All reviews by Stafford Christensen.
Film is a powerful but subjective medium; this is a personal take on movies both classic and contemporary....
Thursday, July 21, 2011
Little Caesar (1931)
A Great Little Gangster Picture
- The pioneering gangster picture Little Caesar (1931) is still a must see movie 80 years after its first release. Acting legend Edward G. Robinson stars in his break-out film about small-time crook Rico Bandello's rise to the big-time. It does not even matter that the rest of the cast do not give much in the way of performances (although I did enjoy Douglas Fairbanks Jr. as Rico's pal Joe and Thomas E. Jackson as Sergeant Flaherty), Robinson carries the entire film on his back.
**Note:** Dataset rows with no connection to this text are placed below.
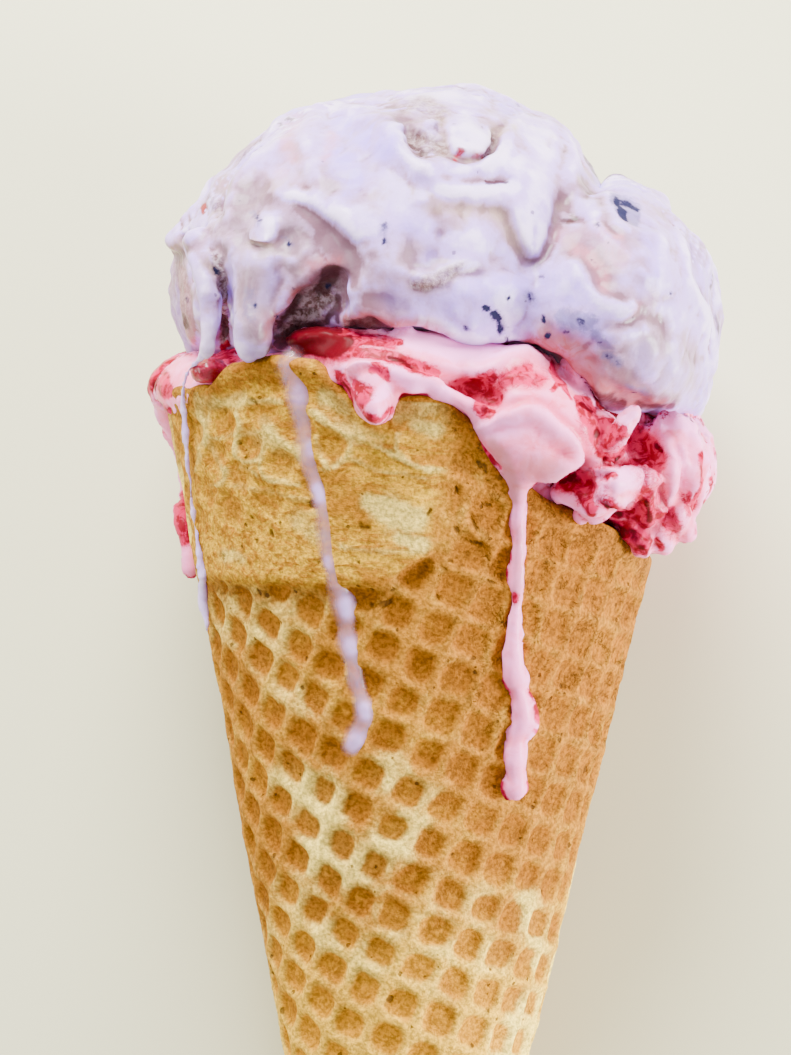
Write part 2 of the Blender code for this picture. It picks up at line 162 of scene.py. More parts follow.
def outer_radius(turn, height):
    """The cone's radius with its proud cuff, for a turn in degrees from the front."""
    rise, full, fall, gone = CUFF_TURNS
    across = ramp(turn, rise, full) * (1 - ramp(turn, fall, gone))
    cuff = CUFF_PROUD * across * ramp(height, crease(turn) - 0.6, crease(turn) + 0.8)
    return height * tan(HALF_ANGLE) + cuff


def on_cone(turn, height, out=0.0):
    """Points at these turns and heights, moved out along the cone's radius."""
    turn, height = np.asarray(turn, float), np.asarray(height, float)
    radius = outer_radius(turn, height) + out
    return np.stack((radius * np.sin(np.radians(turn)), height, radius * np.cos(np.radians(turn))), -1)


def lie_down(points):
    """From the cone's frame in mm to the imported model's in metres."""
    x, y, z = np.asarray(points, float).T
    c, s = cos(HALF_ANGLE), sin(HALF_ANGLE)
    return (np.stack((x, y * c - z * s, y * s + z * c), -1) + APEX_PLACE) * MM


def eye_axes():
    up = np.array(EYE_UP)
    return np.array((up[1], -up[0], 0.0)), up


def pixels_of(points):
    """Where the photograph shows these points."""
    right, up = eye_axes()
    offset = points - EYE
    scale = PIXELS_PER_MM * EYE[2] / -offset[:, 2]
    return PHOTO[0] / 2 + scale * (offset @ right), PHOTO[1] / 2 - scale * (offset @ up)


def along_sight(pixels, depth):
    """Points at this depth, the frame's Z, on the lines of sight of some pixels."""
    right, up = eye_axes()
    pixels = np.asarray(pixels, float)
    share = (EYE[2] - np.asarray(depth, float))[..., None] / EYE[2]
    across = (pixels[:, :1] - PHOTO[0] / 2) / PIXELS_PER_MM
    over = (PHOTO[1] / 2 - pixels[:, 1:2]) / PIXELS_PER_MM
    points = EYE + share * (across * right + over * up)
    points[:, 2] = depth
    return points


def sight_on_cone(pixels, out):
    """Points out of the cone's front by some mm, on the lines of sight of some pixels."""
    depth = np.full(len(pixels), 30.0)
    for _ in range(50):
        points = along_sight(pixels, depth)
        turn = np.degrees(np.arctan2(points[:, 0], depth))
        radius = outer_radius(turn, points[:, 1]) + out
        depth = 0.5 * depth + 0.5 * np.sqrt(np.maximum(radius ** 2 - points[:, 0] ** 2, 0))
    return along_sight(pixels, depth)


def smooth_line(stations, spacing):
    """Stations (rows of numbers) filled up to about this spacing along a smooth line through them."""
    rows = np.asarray(stations, float)
    filled = []
    for k in range(len(rows) - 1):
        before, here, after, beyond = (rows[min(max(k + n, 0), len(rows) - 1)] for n in (-1, 0, 1, 2))
        steps = max(1, int(np.ceil(np.linalg.norm((after - here)[:2]) / spacing)))
        for t in np.arange(steps) / steps:
            bend = 2 * before - 5 * here + 4 * after - beyond
            twist = 3 * here - before - 3 * after + beyond
            filled.append(here + 0.5 * ((after - before) * t + bend * t * t + twist * t ** 3))
    filled.append(rows[-1])
    return np.array(filled)


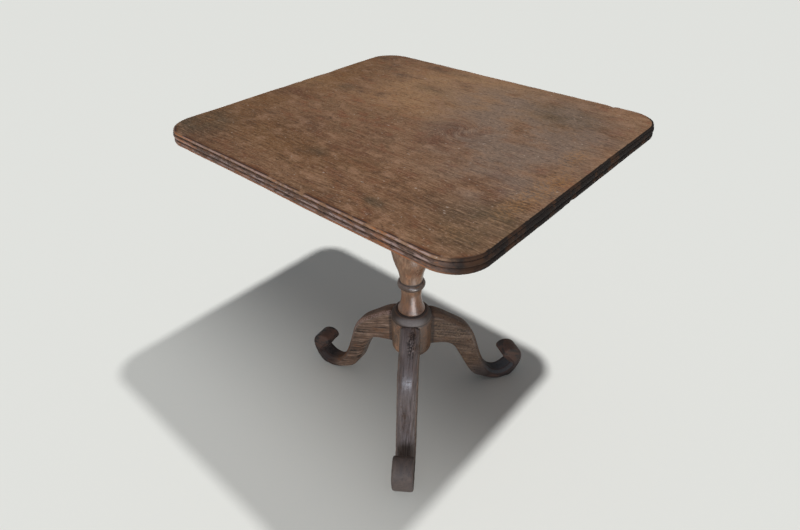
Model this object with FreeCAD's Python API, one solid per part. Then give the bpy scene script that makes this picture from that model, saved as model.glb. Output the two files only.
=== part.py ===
import FreeCAD, Part
import math
import os

# Tilt-top tripod table, in millimetres.
# The origin lies on the floor under the middle of the top. +Z is up, +X runs along the
# grain of the top, and the front edge of the top faces -Y.

# Overall size
table_height = 740.0
top_length = 654.0
top_width = 587.0
top_thickness = 20.6

# The pillar stands a little off the middle of the top, to the left and to the back
stand_x = -20.0
stand_y = 20.0

# Moulded edge of the top: three beads parted by two quirks, all inside one strip
corner_radius = 56.0
edge_strip = 18.0
arris_inset = 4.2
upper_bead_inset = 1.5
upper_bead_depth = 2.0
quirk_inset = 2.9
upper_quirk_depth = 4.4
lower_quirk_depth = 13.7
lower_bead_inset = 0.5
lower_bead_depth = 17.0
under_arris_inset = 2.6

# Tilt block: the square block on the pillar that the top turns on
block_side = 150.0
block_thickness = 34.0
block_edge_chamfer = 3.0
tilt_clearance = 0.3
pintle_radius = 10.0
pintle_clearance = 0.1
pintle_end_gap = 0.5

# Bearers: two battens across the grain, one on each side of the block
bearer_length = 460.0
bearer_thickness = 28.0
bearer_side_gap = 0.5
bearer_end_height = 15.0
bearer_taper_length = 62.0
bearer_screw_place_shares = (-0.33, 0.09, 0.33)

# Wood screws with slotted countersunk heads
screw_head_radius = 4.6
screw_shank_radius = 2.2
screw_head_depth = 3.2
screw_tip_length = 5.0
screw_bite = 11.0
slot_width = 1.2
slot_depth = 1.4

# Turn-button that locks the top down, and the small block that carries it
button_block_length = 62.0
button_block_width = 40.0
button_block_gap = 3.0
button_length = 92.0
button_width = 24.0
button_thickness = 12.0
button_gap = 0.5
button_chamfer = 2.0
button_screw_place_share = 0.38
pivot_screw_radius = 2.3
pivot_hole_clearance = 0.1
pivot_head_radius = 5.5
pivot_head_height = 3.2
pivot_head_round = 2.0
pivot_head_gap = 0.3
pivot_screw_bite = 22.0

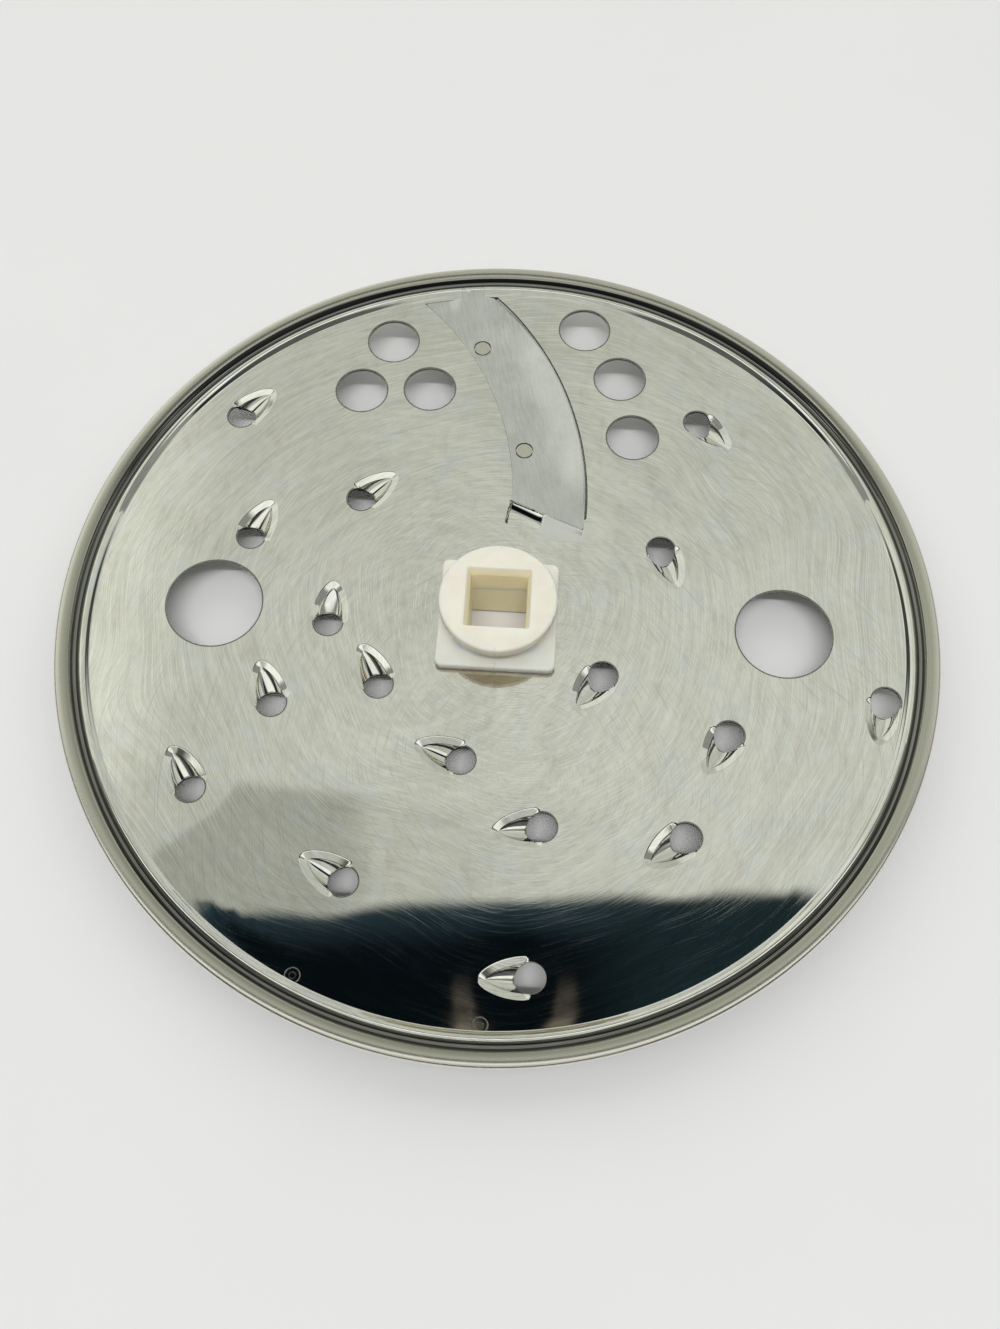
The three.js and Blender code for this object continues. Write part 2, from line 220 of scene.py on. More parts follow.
def scoop_line(grow):
    """Outline of the scoop from one side of its mouth round the tail to the other side."""
    a = 1 - np.linspace(1, 0, 26) ** 2.2
    s = TOOTH_MOUTH + a * (TOOTH_TAIL - TOOTH_MOUTH)
    w = scoop_width(a)
    line = np.vstack([np.stack([s, w], 1), np.stack([s, -w], 1)[-2::-1]])
    if not grow:
        return line
    t = np.gradient(line, axis=0)
    n = np.stack([-t[:, 1], t[:, 0]], 1)
    return line + grow * n / np.linalg.norm(n, axis=1)[:, None]


SCOOP = scoop_line(0.0)


def tooth_rise(s, t, wall):
    """Height over a tooth in its own axes: a dished lip, and a pointed half-cone inside it."""
    along = (s - TOOTH_MOUTH) / (TOOTH_TAIL - TOOTH_MOUTH + wall)
    width = scoop_width(along) + wall * (1 - np.clip(along, 0, 1)) ** 0.3
    within = (along > 0) & (along < 1) & (np.abs(t) < width)
    u = np.clip(1 - to_line(s, t, SCOOP) / LIP_WIDTH, 0, 1)
    e = 0.2
    lip = np.where(u < e, u * u / (2 * e), u - e / 2) / (1 - e / 2)
    lip = np.where(within, 1, lip) * smooth(-0.5, 0.7, s)
    q = np.clip(t / np.maximum(width, 1e-3), -1, 1)
    depth = TOOTH_DEPTH * np.clip(1 - along, 0, 1) ** 0.85
    cone = np.where(within, -depth * (1 - q * q) ** 0.75, 0)
    return -LIP_DROP * lip + cone


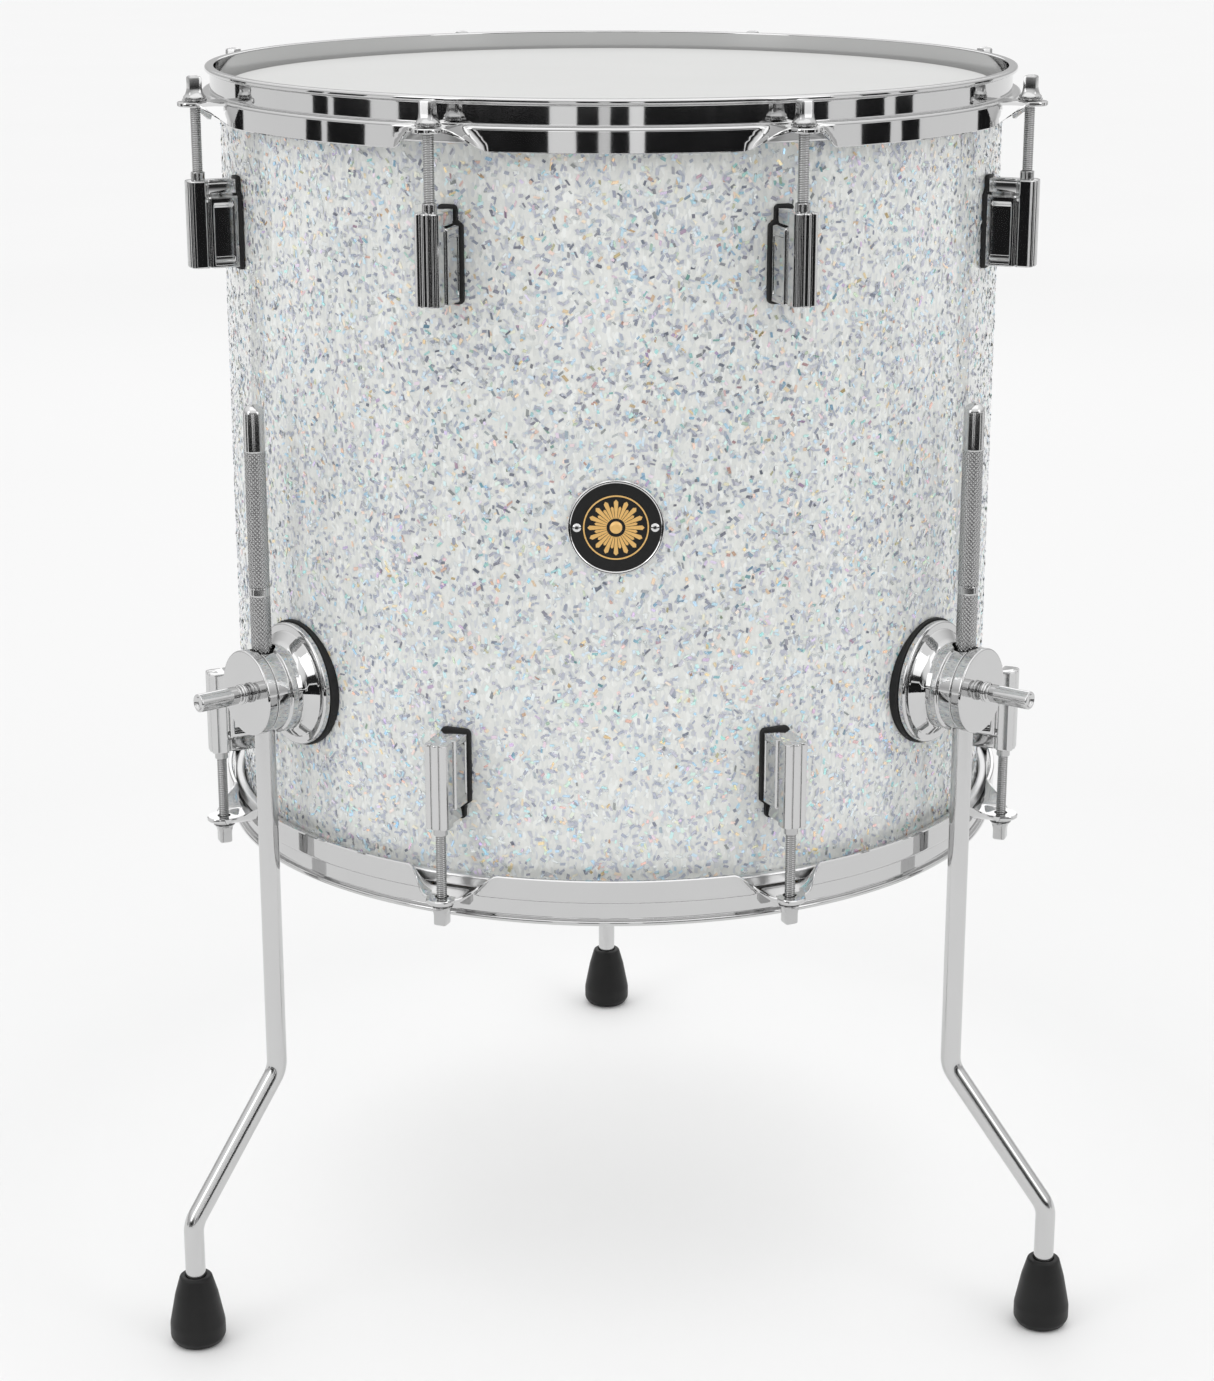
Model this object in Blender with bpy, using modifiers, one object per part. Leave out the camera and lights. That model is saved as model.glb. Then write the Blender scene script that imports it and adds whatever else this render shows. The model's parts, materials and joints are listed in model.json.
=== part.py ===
"""A 16 x 15 inch floor tom: wrapped shell, two hooped heads, sixteen lugs and three clamped legs.

Metres, +Z up. Every piece is placed about the drum's own axis, and one empty carries them all,
so that the middle of the object's base sits on the world origin. The badge faces -Y.
"""

import math

import bmesh
import bpy
from mathutils import Matrix

# ---- driving dimensions ------------------------------------------------------------------

GAP = 0.0003                    # between touching solids
RING_STEPS = 64                 # straight sides of everything turned about the drum's axis

SHELL_RADIUS = 0.2032           # outside, over the wrap
SHELL_DEPTH = 0.381
SHELL_WALL = 0.0066
BEARING_BEVEL = 0.003           # outer slope of the bearing edge
WRAP_THICKNESS = 0.0005
WRAP_MARGIN = 0.006             # bare wood between the wrap and each bearing edge
BOTTOM_RIM_Z = 0.2486           # height of the lower hoop's rim above the floor

HOOP_HEIGHT = 0.0244
HOOP_STEEL = 0.0023
HOOP_STANDOFF = 0.0027          # shell to the inside of the hoop's wall
HOOP_LIP_WIDTH = 0.0048         # inside of the wall to the edge of the turned-out lip
HOOP_LIP_DEPTH = 0.0024
HOOP_FLANGE_DEPTH = 0.0124      # rim to the top of the second flange
RIM_ABOVE_EDGE = 0.0102         # rim to bearing edge

FILM_THICKNESS = 0.0005
FLESH_HOOP_WIDTH = 0.0046
FLESH_HOOP_HEIGHT = 0.0062
FLESH_HOOP_CLEARANCE = 0.0008   # round the outside of the shell
SKIRT_CLEARANCE = 0.0018        # flesh hoop to the hoop's skirt

LUG_COUNT = 8
FIRST_LUG_ANGLE = math.radians(22.5)
LUG_FROM_RIM = 0.073            # rim to the middle of the lug
LUG_HEIGHT = 0.0435
LUG_BODY_WIDTH = 0.0138
LUG_COLUMN_WIDTH = 0.0122
LUG_COLUMN_DEPTH = 0.0095
LUG_PROUD = 0.0062              # lug front beyond the rod's axis

ROD_STANDOFF = 0.0206           # shell to a rod's axis
ROD_RADIUS = 0.0027
ROD_THREAD_IN_LUG = 0.021
ROD_BORE_CLEARANCE = 0.0004
ROD_FLANGE_RADIUS = 0.0058
ROD_FLANGE_HEIGHT = 0.0034
ROD_HEAD_WIDTH = 0.0064
ROD_HEAD_HEIGHT = 0.009
ROD_HEAD_CORNER = 1.3           # middle to an eased corner, in half widths
ROD_HEAD_FLARE = 0.0005         # the head's foot, beyond its half width
ROD_HEAD_CROWN = 0.001          # rounding of the head's top
EAR_RADIAL_MARGIN = 0.0092      # rod axis to the tip of the hoop's ear
EAR_HALF_WIDTH = 0.0078
EAR_FLANK = 0.014               # along the hoop, from the ear to the plain skirt
EAR_DROP = 0.0003               # second flange to the ear's upper face
EAR_CORNER = 0.0047             # along the ear, from its middle to where its tip rounds off

BRACKET_ABOVE_RIM = 0.1009      # lower rim to the bracket's axis
BRACKET_DEPTH = 0.0324          # shell to the bracket's flat face
BRACKET_CAP_RADIUS = 0.0218
BRACKET_CAP_THICKNESS = 0.006
BRACKET_BODY_RADIUS = 0.0213
BRACKET_WAIST_RADIUS = 0.0222
BRACKET_FLANGE_RADIUS = 0.0315
BRACKET_FLANGE_THICKNESS = 0.0035
BRACKET_FLARE_FOOT = 0.0025     # the flat start of the flare, from the flange
BRACKET_FLARE_DEPTH = 0.0082    # flange to the end of the flare
BRACKET_RING_DEPTH = 0.0041     # end of the flare to the plain body
BRACKET_EDGE = 0.0007
GASKET_THICKNESS = 0.002
GASKET_RADIUS = 0.0325

LEG_ANGLES = {"left": math.radians(-52), "right": math.radians(52), "back": math.radians(180)}
LEG_SWIVELS = {"left": 0.0, "right": math.radians(17), "back": 0.0}
LEG_RADIUS = 0.00525
LEG_ABOVE_BRACKET = 0.1465      # bracket's axis to the leg's rounded top
LEG_BEND_TOP_Z = 0.141
LEG_BEND_BOTTOM_Z = 0.068
LEG_TIP_SHARE = 0.3             # flat on the leg's rounded top, as a share of its radius
LEG_OFFSET = 0.0543             # foot's axis outward of the leg's axis
LEG_BEND_RADIUS = 0.016
LEG_BEND_STEPS = 5
LEG_TIP_STEPS = 4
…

Here, in this simple and short but sweet and stylish gangster flick, was the first time that audiences were introduced to Robinson's one-of-a-kind screen delivery and presence - and it would prove to be influential. As we watch Robinson's Rico character climb up the ladder from gas station robber to 30s crime mogul we not only see the template that others would follow in future gangster films but also an outline to the gangster problem that the United States faced during that time. Little Caesar (1931) is an integral piece to the gangster film genre: along with fellow gangster films The Public Enemy (1931) and Scarface (1932), it sparked a wave of gangster films from the 1930s onward and Edward G. Robinson's terrific portrayal of Enrico "Little Caesar" Bandello would infinitely influence the genre.